Head teacher Mrs Joanna Findlay said:
“I am so proud of all our learners, our staff and our families. It has been a long but worthwhile journey and the work of the Rights Respecting School Award has made such a positive impact on our school.
Parent Mary Stones explained: “I feel that the school’s work on RRSA and achieving the Gold Award has brought the school and the community closer together. Reflecting on the importance of kindness, fairness and justice for all is such an important lesson for children to learn, and an important reminder for their grown-ups too.”
Parent Emma White said:
“It’s fair to say that achievements like the Gold award for RRSA have an effect on all those connected to the school and how we work together. It’s a testament to Woodburn that you can see such a great impact on the pupils in the way they showcase respect for the many interactions they have, be it other pupils, people in our community or the environment. It’s encouraging that it’s inspiring our children to have respect for each other and the world they live in, as well as influencing this through the wider community.”

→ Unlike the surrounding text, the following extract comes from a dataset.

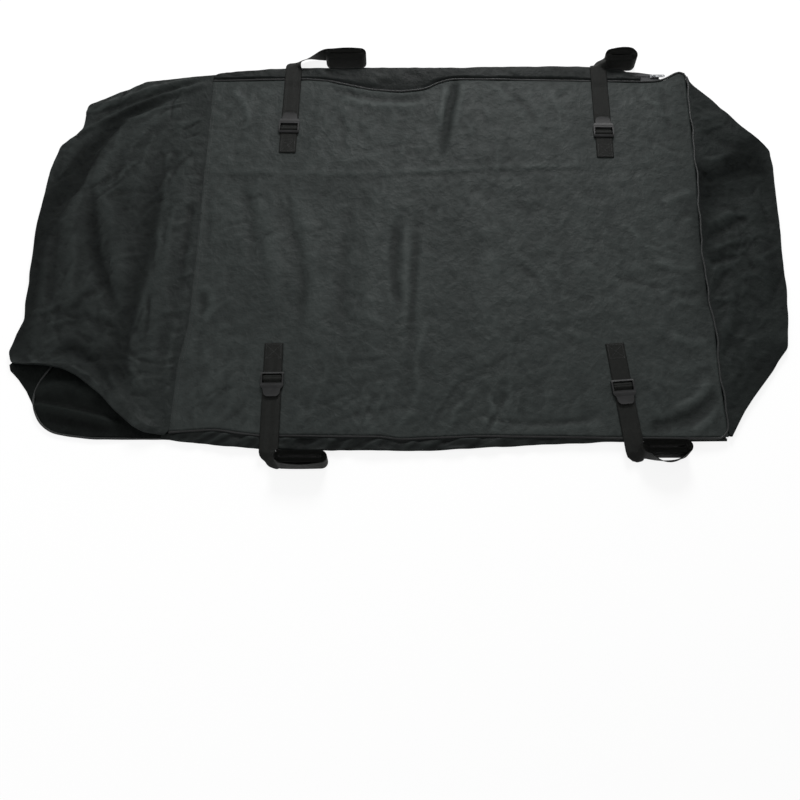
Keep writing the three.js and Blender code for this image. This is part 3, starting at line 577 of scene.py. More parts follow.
cord_cover = piping_cloth("piping_cover", (0.0035, 0.0043, 0.0042, 1), (0.0115, 0.0132, 0.0128, 1))

# From the far side's middle round the rear and the near side, along the front, and back to it
edge_y = np.linspace(-436, 430, 180)
front_line = np.stack([through(BASE_FRONT, edge_y, 5) - 2.4, edge_y], axis=1)
cord_side = BASE_HALF + CORD_OUT
ring = [(0, cord_side), (590, cord_side), (608, 434), (612.6, 420), (612.6, -420), (608, -434),
        (590, -cord_side), (70 - BASE_REAR, -cord_side), *front_line.tolist(),
        (-490, 439), (-470, cord_side), (-4, cord_side)]
ring = softened(bent_row(ring, 5), 6)
lifted = open_corner(ring[:, 0], ring[:, 1])
ring_z = 2.6 + lifted * (2.2 + 1.4 * np.sin(ring[:, 1] / 16))
base_piping = piping("base_piping_cord", np.column_stack([ring, ring_z]), cord_cover)
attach(base_piping, "bag")
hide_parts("base_piping")


# Top panel
# The largest sheet, coated cloth. Its front edge is a flat topstitched seam, its other edges are
# piped. The creases that cross it are where the bag is folded up for packing.
TOP_FACE = 13.6
FRONT_SEAM = [(-440, -388), (-295, -385), (-202, -371), (-5, -369), (440, -369)]
REAR_EDGE = [(-440, 705), (-295, 704), (-202, 709), (-141, 703), (-5, 705), (151, 717), (279, 722),
             (440, 727)]
NEAR_EDGE = [(-388, -431), (-298, -425), (-249, -433), (-205, -438), (-92, -439), (25, -440),
             (64, -446), (122, -443), (220, -439), (376, -441), (492, -443), (609, -444),
             (703, -443)]
FAR_EDGE = [(-372, 437), (-250, 440), (-150, 442), (-105, 438), (-60, 426), (-5, 412), (64, 405),
            (120, 412), (158, 434), (185, 442), (296, 441), (400, 439), (632, 434), (664, 436),
            (684, 444), (700, 457), (714, 463), (740, 464)]
EDGE_FADE = 26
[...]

Hannah Mushayi, a P7 pupil and member of RRSA Steering Group, said:
“I think all of the work we have completed on the Rights have made me feel more safe and happy at school because we talk a lot about making sure we treat people kindly and fairly. This means I don’t need to worry about those problems as much and therefore I can concentrate more on my learning.”
Ellie Watt, a P7 pupil and member of RRSA Steering Group, said:
“I think all of the changes in school with our work on Rights has made me feel much happier because we campaigned to reduce single use plastic in and around our school and there has been a huge difference made.”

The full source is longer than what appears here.